You’ve honed a host of skills from military service – leadership, discipline, teamwork, and problem-solving. These are invaluable assets in the civilian world. By leveraging your strengths, the principles of self-reflection, servant leadership, and Aparigraha, you’re far more capable to direct your transition with purpose, fulfilling a future you design. Embracing Aparigraha, servant leaders nurture a leadership style motivated toward empowerment, shared success, and collective well-being. This stance provides the lift over the acquisition of personal gain or validation, delivering an authentic and satisfying leadership experience.

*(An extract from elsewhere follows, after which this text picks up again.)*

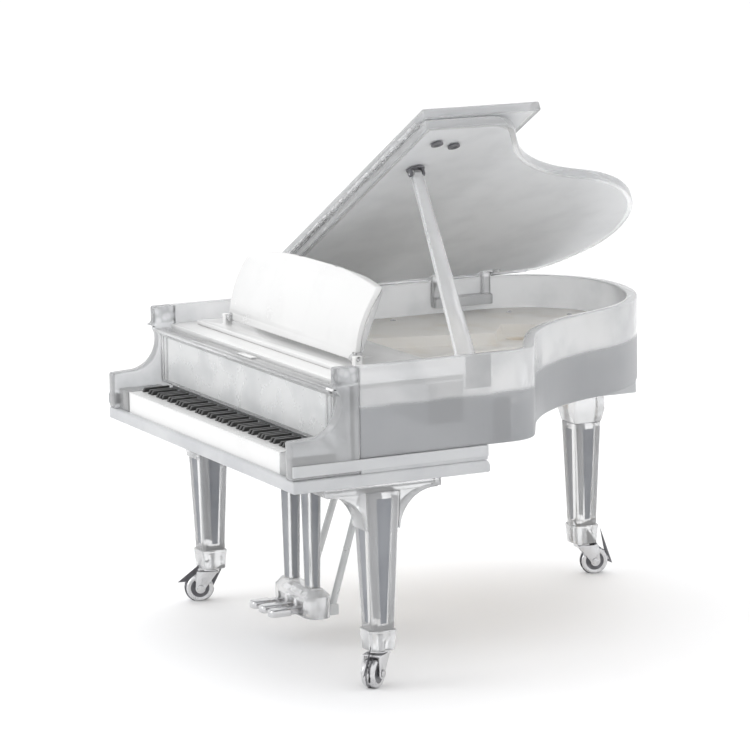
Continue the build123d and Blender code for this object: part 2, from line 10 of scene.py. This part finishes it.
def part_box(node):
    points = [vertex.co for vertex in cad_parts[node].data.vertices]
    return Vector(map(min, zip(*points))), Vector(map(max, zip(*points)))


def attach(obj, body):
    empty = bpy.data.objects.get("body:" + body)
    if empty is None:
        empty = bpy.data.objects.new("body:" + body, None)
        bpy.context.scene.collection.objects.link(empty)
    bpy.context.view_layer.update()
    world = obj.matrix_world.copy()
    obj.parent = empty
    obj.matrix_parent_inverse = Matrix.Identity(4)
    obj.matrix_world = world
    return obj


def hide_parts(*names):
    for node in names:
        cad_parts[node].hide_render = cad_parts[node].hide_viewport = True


# Miniature grand piano in clear plastic. Its parts are copied from the frame, get rounded edges
# and sunk panels, and take their finishes from the recipes below. Sizes are in millimetres.

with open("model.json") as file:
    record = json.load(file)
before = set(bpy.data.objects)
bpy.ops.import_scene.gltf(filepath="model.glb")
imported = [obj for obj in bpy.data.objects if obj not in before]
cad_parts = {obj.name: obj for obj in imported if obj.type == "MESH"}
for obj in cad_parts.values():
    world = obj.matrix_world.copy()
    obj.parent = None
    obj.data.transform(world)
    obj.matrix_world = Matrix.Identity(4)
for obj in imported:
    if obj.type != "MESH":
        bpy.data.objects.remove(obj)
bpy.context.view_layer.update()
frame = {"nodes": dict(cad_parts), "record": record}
nodes = frame["nodes"]
record = frame["record"]
bodies = record["behaviour"]["bodies"]
bodyOfNode = {node: body for body, members in bodies.items() for node in members}
slotOfNode = {part["node"]: part["material_slot"] for part in record["subparts"]}
jointOfBody = {joint["child"]: joint for joint in record["behaviour"]["joints"]}
mm = 0.001
print("frame loaded:", len(nodes), "nodes")


# shader wiring: one socket with maths on it

def colour(value):
    # three numbers become a socket's colour, and a Wire stays as it is
    return value if isinstance(value, Wire) else (*value, 1.0)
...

It’s not just the leader who gains. When Aparigraha is practiced multi-dimensionally servant leaders promote an environment where trust, collaboration and innovation are built and perpetuated, reinforced. Through the daily practice, teams and colleagues feel and reciprocate value, the sense of empowerment, and motivation to contribute their best selves not just for themselves, but for the good of the team (and the whole support system) they represent. This compounded synergy ultimately leads to heightened performance, increased personal and professional satisfaction, and a more positive organizational culture.

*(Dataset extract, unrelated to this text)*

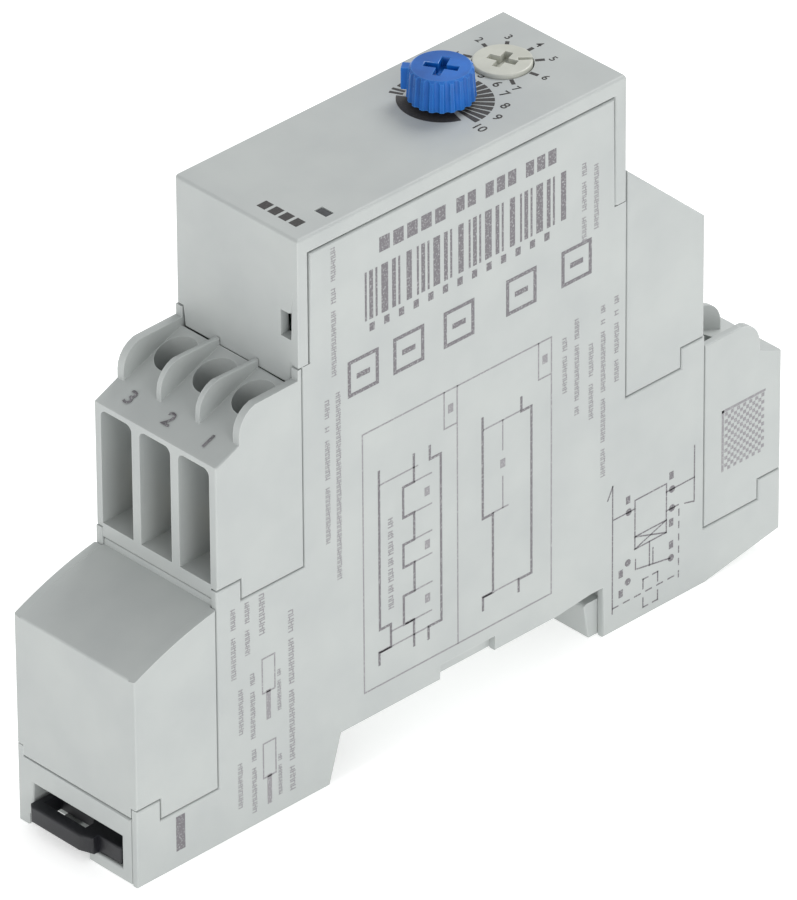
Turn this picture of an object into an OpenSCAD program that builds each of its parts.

The path of servant leadership fueled by Aparigraha is not without challenges. Letting go of attachment to previous roles and identities, outcomes, and recognition can be a continuous process. Bear in mind that many of those previous attachments were built over extended periods of time, becoming reinforced through habit. However, the potential rewards of letting go are significant. By integrating the principles previously touched on, leaders have the capacity to cultivate a meaningful and impactful leadership style that inspires and empowers others while fostering a thriving and successful organization. As we’ve explored Aparigraha and its servant leadership connection, we touched on its potential for a transformative approach to leading others. Through service, empowerment, and collective success, leaders promote positive and productive work environment not just for the good of themselves, but the benefit of their teams.